2. Emotions et contagion de la représentation patrimoniale
Les émotions, sur le terrain de la Libération, ont aussi joué un rôle important dans les régulations interpersonnelles, plus particulièrement dans la contagion de la représentation patrimoniale de la Gare par le biais de la transmission de savoirs et donc, sur la constitution et le renforcement du groupe.
La constitution d’un collectif repose sur la capacité des individus à formuler une expertise profane. Cette expertise est alimentée par la circulation de savoirs érigés, nous l’avons vu, en preuves authentifiantes. Elles doivent susciter l’adhésion de ceux qui les reçoivent. Certaines personnes interviennent donc comme autant d’agents de transmission, autrement dit des sociotransmetteurs (Candau, 1998), dans l’élaboration d’une légitimité qui se fonde sur le jugement et la reconnaissance du savoir par le collectif. Si le discours a interpelé le récepteur et entraine une adhésion, alors une épidémiologie [12] de la valeur patrimoniale peut s’envisager. La contagion est possible grâce au partage de l’émotion et lorsque « les représentations mentales de plusieurs individus sont assez semblables les unes aux autres pour être considérées comme des versions les unes des autres » (Sperber, 1996, p. 113).

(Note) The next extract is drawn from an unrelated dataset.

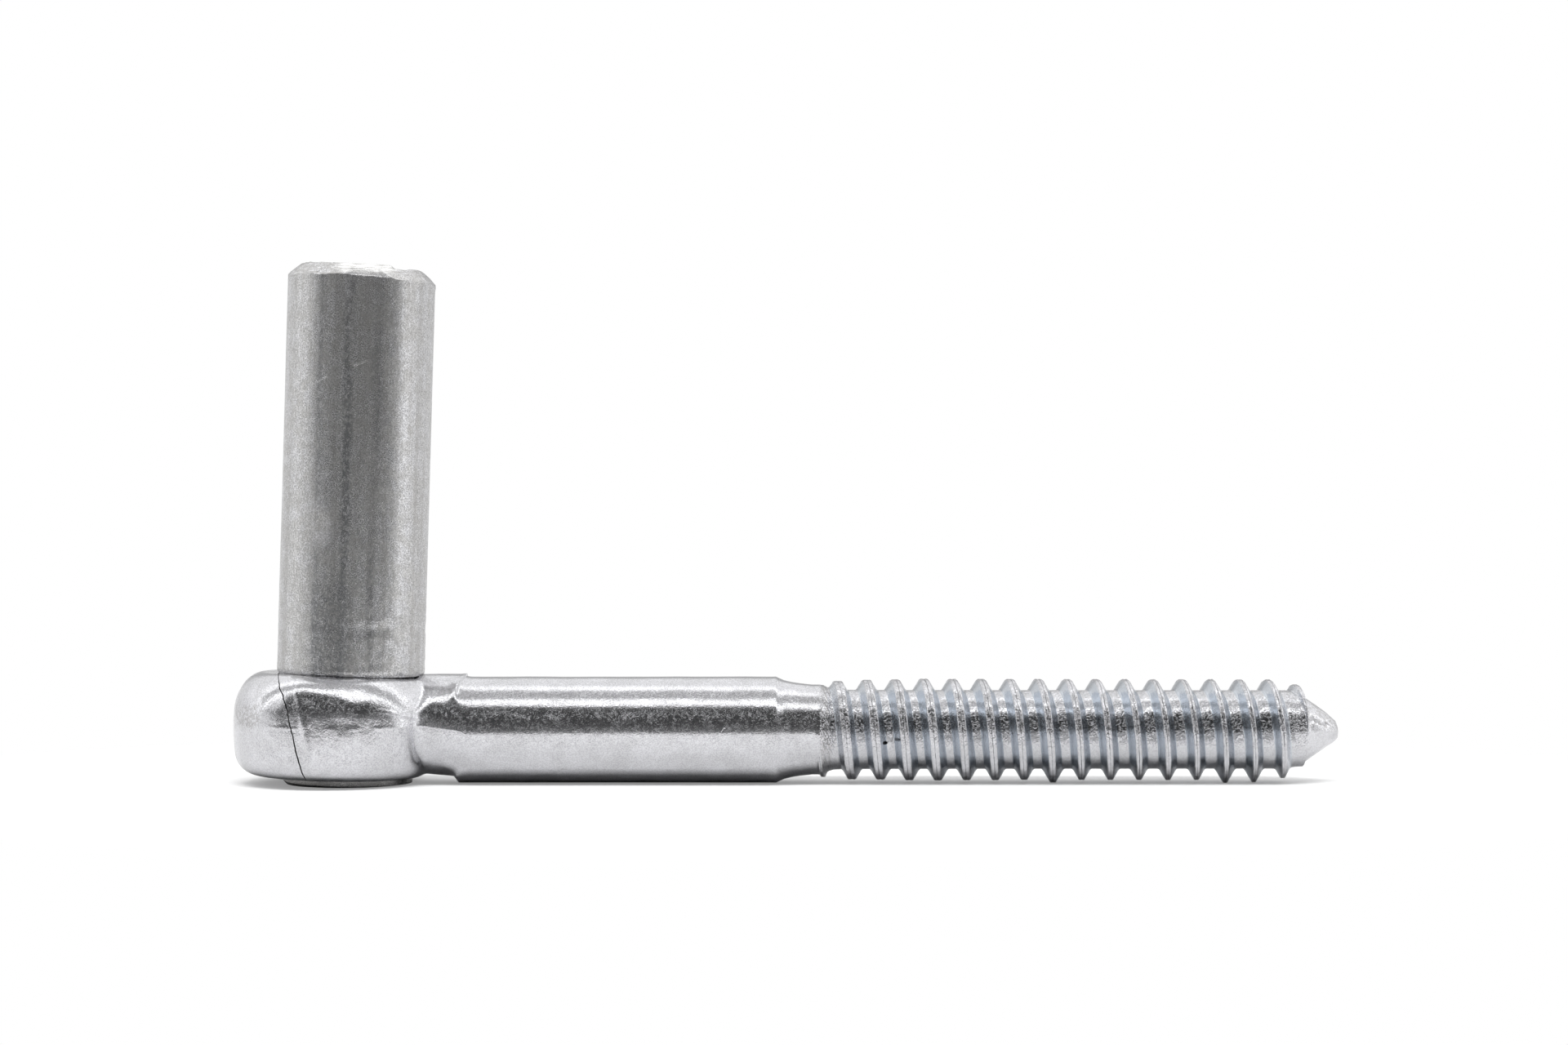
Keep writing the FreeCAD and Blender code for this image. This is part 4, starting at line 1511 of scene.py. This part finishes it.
@dataclass
class Studio:
    """A white table in a white room with a dark side behind the camera."""

    table_level: float
    table_radius: float = 0.3
    table_middle: tuple[float, float] = (0.045, 0.22)
    table_grey: float = 0.59
    table_glow: float = 0.25
    shadow_reach: tuple[float, float] = (0.12, 0.08)
    room_strength: float = 0.86
    bands: tuple[Band, ...] = (
        Band(1.95, 54, 57, 74, 71), Band(0.54, 71, 74, 99, 95),
        Band(1.08, 106, 112, 155, 145), Band(1.7, 96, 99, 116, 108),
    )
    lamp_power: float = 4.6
    lamp_size: tuple[float, float] = (0.6, 0.25)
    lamp_place: tuple[float, float, float] = (0.045, -0.28, 0.55)
    lamp_tilt: float = 27.0
    lens: float = 65.0
    film_width: float = 36.0
    camera_place: tuple[float, float, float] = (0.04752, -0.3107, 0.01654)

    def table(self) -> bpy.types.Object:
        """Lays the round table top, which keeps the shadow near the part and is white beyond.

        Returns:
            The table.
        """
        bm = bmesh.new()
        bmesh.ops.create_circle(bm, cap_ends=True, segments=96, radius=self.table_radius)
        bmesh.ops.translate(bm, verts=bm.verts, vec=(*self.table_middle, self.table_level))
        data = bpy.data.meshes.new("table")
        bm.to_mesh(data)
        bm.free()
        material = bpy.data.materials.new("table_white")
        material.use_nodes = True
        material.node_tree.nodes.clear()
        bench = Bench(material.node_tree)
        grey = (self.table_grey,) * 3 + (1.0,)
        shaded = bench.node("ShaderNodeBsdfDiffuse", {"Color": grey})
        seen = bench.node("ShaderNodeLightPath").outputs["Is Camera Ray"]
        glow = bench.multiply(seen, self.table_glow)
        glow = bench.node("ShaderNodeEmission", {"Color": WHITE, "Strength": glow})
        lit = bench.node("ShaderNodeAddShader", {0: shaded.outputs[0], 1: glow.outputs[0]})
        where = bench.node("ShaderNodeTexCoord").outputs["Object"]
        moved = bench.stretch(where, EVEN, shift=(-self.table_middle[0], 0, 0))
        flat = bench.stretch(moved, (1 / self.shadow_reach[0], 1 / self.shadow_reach[1], 0.0))
        edge = bench.multiply(bench.ease(bench.distance(flat), 0.45, 0.92), seen)
        plain = bench.node("ShaderNodeEmission", {"Color": WHITE, "Strength": 1.0})
        both = bench.node("ShaderNodeMixShader", {0: edge, 1: lit.outputs[0], 2: plain.outputs[0]})
        bench.node("ShaderNodeOutputMaterial", {"Surface": both.outputs[0]})
        data.materials.append(material)
        top = bpy.data.objects.new("table", data)
        bpy.context.scene.collection.objects.link(top)
        return top

    def room(self) -> bpy.types.World:
        """Builds the room that the metal mirrors, white where the camera sees it.

        Returns:
            The world.
        """
        world = bpy.data.worlds.new("room")
        bpy.context.scene.world = world
        world.use_nodes = True
        world.node_tree.nodes.clear()
        bench = Bench(world.node_tree)
        x, y, z = bench.parts(bench.node("ShaderNodeTexCoord").outputs["Generated"])
        front = bench.multiply(y, -1.0)
        degrees = 180.0 / math.pi
        rise = bench.multiply(bench.sum("ARCSINE", z), degrees)
        over = bench.multiply(bench.sum("ARCTAN2", z, front), degrees)
        aside = bench.multiply(bench.sum("ARCTAN2", x, front), degrees)
        aside = bench.sum("ABSOLUTE", aside)
        right = bench.sum("GREATER_THAN", x, 0.0)
        low = bench.ease(rise, 62.0, 55.0)
        ease = bench.ease
        level = self.zone(
            bench, self.room_strength, 1.6, ease(aside, 78, 84), ease(aside, 100, 94), right, low
        )
        level = self.zone(bench, level, 1.05, ease(aside, 84, 94), ease(aside, 112, 102), low)
        for band in self.bands:
            level = self.zone(
                bench, level, band.strength,
                ease(over, band.starts, band.full_from), ease(over, band.ends, band.full_to),
            )
        slant = bench.sum("ADD", ease(rise, 7.0, 14.0, 0.0, 12.0), ease(rise, 1.4, -1.5, 0.0, 24.0))
        slant = bench.multiply(slant, bench.sum("SUBTRACT", 1.0, right))
        edge = ease(bench.sum("ADD", aside, slant), 84, 62)
        dim = ease(rise, 15.0, 3.0, 0.075, 0.13)
        level = self.zone(bench, level, dim, edge, ease(rise, -34, -26), ease(over, 58, 55))
        level = self.zone(
            bench, level, 0.5, ease(aside, 148, 160), ease(rise, 3.0, 6.0), ease(rise, 30, 25)
        )
        seen = bench.node("ShaderNodeLightPath").outputs["Is Camera Ray"]
        shown = bench.node("ShaderNodeMix", {0: seen, 2: level, 3: 1.0}).outputs[0]
        back = bench.node("ShaderNodeBackground", {"Color": WHITE, "Strength": shown})
        bench.node("ShaderNodeOutputWorld", {"Surface": back.outputs[0]})
        return world

    @staticmethod
    def zone(
        bench: Bench, level: Link, value: Link, *masks: bpy.types.NodeSocket
    ) -> bpy.types.NodeSocket:
        """Sets the room's brightness to a value where all the masks are 1."""
        links = {0: bench.multiply(*masks), 2: level, 3: value}
        return bench.node("ShaderNodeMix", links).outputs[0]

    def softbox(self) -> bpy.types.Object:
        """Hangs the soft lamp that lights the table from above and in front.

        Returns:
            The lamp.
        """
        data = bpy.data.lights.new("softbox", "AREA")
        data.shape = "RECTANGLE"
        data.size, data.size_y = self.lamp_size
        data.energy = self.lamp_power
        lamp = bpy.data.objects.new("softbox", data)
        lamp.location = self.lamp_place
        lamp.rotation_euler = (math.radians(self.lamp_tilt), 0.0, 0.0)
        lamp.visible_glossy = False
        lamp.visible_camera = False
        bpy.context.scene.collection.objects.link(lamp)
        return lamp

    def camera(self) -> bpy.types.Object:
        """Stands the camera where the photograph was taken from.

        Returns:
            The camera.
        """
        data = bpy.data.cameras.new("camera")
        data.lens = self.lens
        data.sensor_width = self.film_width
        data.clip_start = 0.01
        data.clip_end = 20.0
        eye = bpy.data.objects.new("camera", data)
        eye.location = self.camera_place
        eye.rotation_euler = (math.pi / 2, 0.0, 0.0)
        bpy.context.scene.collection.objects.link(eye)
        bpy.context.scene.camera = eye
        return eye


def settle(piece: bpy.types.Object, node: str) -> None:
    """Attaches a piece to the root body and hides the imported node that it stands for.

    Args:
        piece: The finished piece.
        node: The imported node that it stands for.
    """
    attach(piece, "root")
    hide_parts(node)
    LOG.info("%s stands for %s, with %d vertices", piece.name, node, len(piece.data.vertices))


def main() -> None:
    """Builds the studio, the bar and the eye screw."""
    logging.basicConfig(level=logging.INFO, format="%(message)s")
    mounts = {mount["name"]: mount for mount in frame["record"]["mounts"]}
    lean = math.asin(mounts["gate_pin"]["axis"][0])
    level = mounts["lag_shank"]["pos_m"][2] / MM
    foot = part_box("hinge_pin")[0].z / MM
    studio = Studio(table_level=foot * MM - TABLE_GAP)
    studio.room()
    studio.table()
    studio.softbox()
    studio.camera()
    effects = Effects()
    bright = BrightZinc().make(effects)
    pin_radius, shank_radius = (mounts[name]["dims"]["r_mm"] for name in ("gate_pin", "lag_shank"))
    bar = HingePin(radius=pin_radius, lean=lean, foot_level=foot)
    settle(bar.build(DullZinc().make(effects)), "hinge_pin")
    forging = Forging(lean=lean, shank_radius=shank_radius, shank_level=level)
    screw = EyeScrew(forging, Thread(level=level))
    settle(screw.build(bright, CrackScale().make()), "eye_screw")
    bpy.context.scene.view_settings.view_transform = "Standard"


if __name__ == "__main__":
    main()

Or les conflits patrimoniaux exigent et organisent un rapport de force qui nécessite avant tout l’élargissement de la base du collectif pour peser dans le conflit face aux édiles et à ceux qui les soutiennent. Sur le terrain de la Libération, les initiatives ont été nombreuses, individuelles ou portées par des associations ou des comités de défense du quartier, pour mobiliser les habitants autour du devenir de la Gare du Sud, certains devenant les porte-parole de sa cause. Que ce fut dans des actions de rue telles les signatures de pétitions, le rassemblement pour accueillir la visite du Ministre de la culture, le marquage des pierres de la Gare par exemple, ou dans des sociabilités du quotidien, ils se sont institués en promoteurs du groupe défavorable à sa disparition, s’assignant un rôle de sensibilisation et de formation de l’opinion publique, de « concernement du public » (Melé, 2003, p. 8). Pour cela, les habitants du quartier procèdent à une véritable éducation du regard des visiteurs :
« J’ai fait remarquer à des clients récemment la variété de détails sur la Gare. Les influences parisiennes, ce caractère industriel majestueux très représentatif de l’époque, hétéroclite c’est sûr, très travaillé. Les gens ne font pas attention. Mais ce monsieur m’a dit : “oh la la, mais maintenant je vais la regarder. Effectivement vous avez raison, c’est très beau, il faut la garder”. Et si vous voulez, nous on s’est battu – je dis “nous” parce qu’on était quand même quelques-uns – pour se battre pour cette cohérence, pour conserver cet ensemble […] Moi je crois sincèrement à la mobilisation. » (Madame O., 48 ans, décoratrice d’intérieur, représentante d’une association nationale de défense du patrimoine, fortement engagée pour la sauvegarde de la Gare et dans l’aménagement du quartier de la Libération dans lequel elle habite depuis 22 ans. Proche de personnages politiques opposés au Maire au sein du même parti)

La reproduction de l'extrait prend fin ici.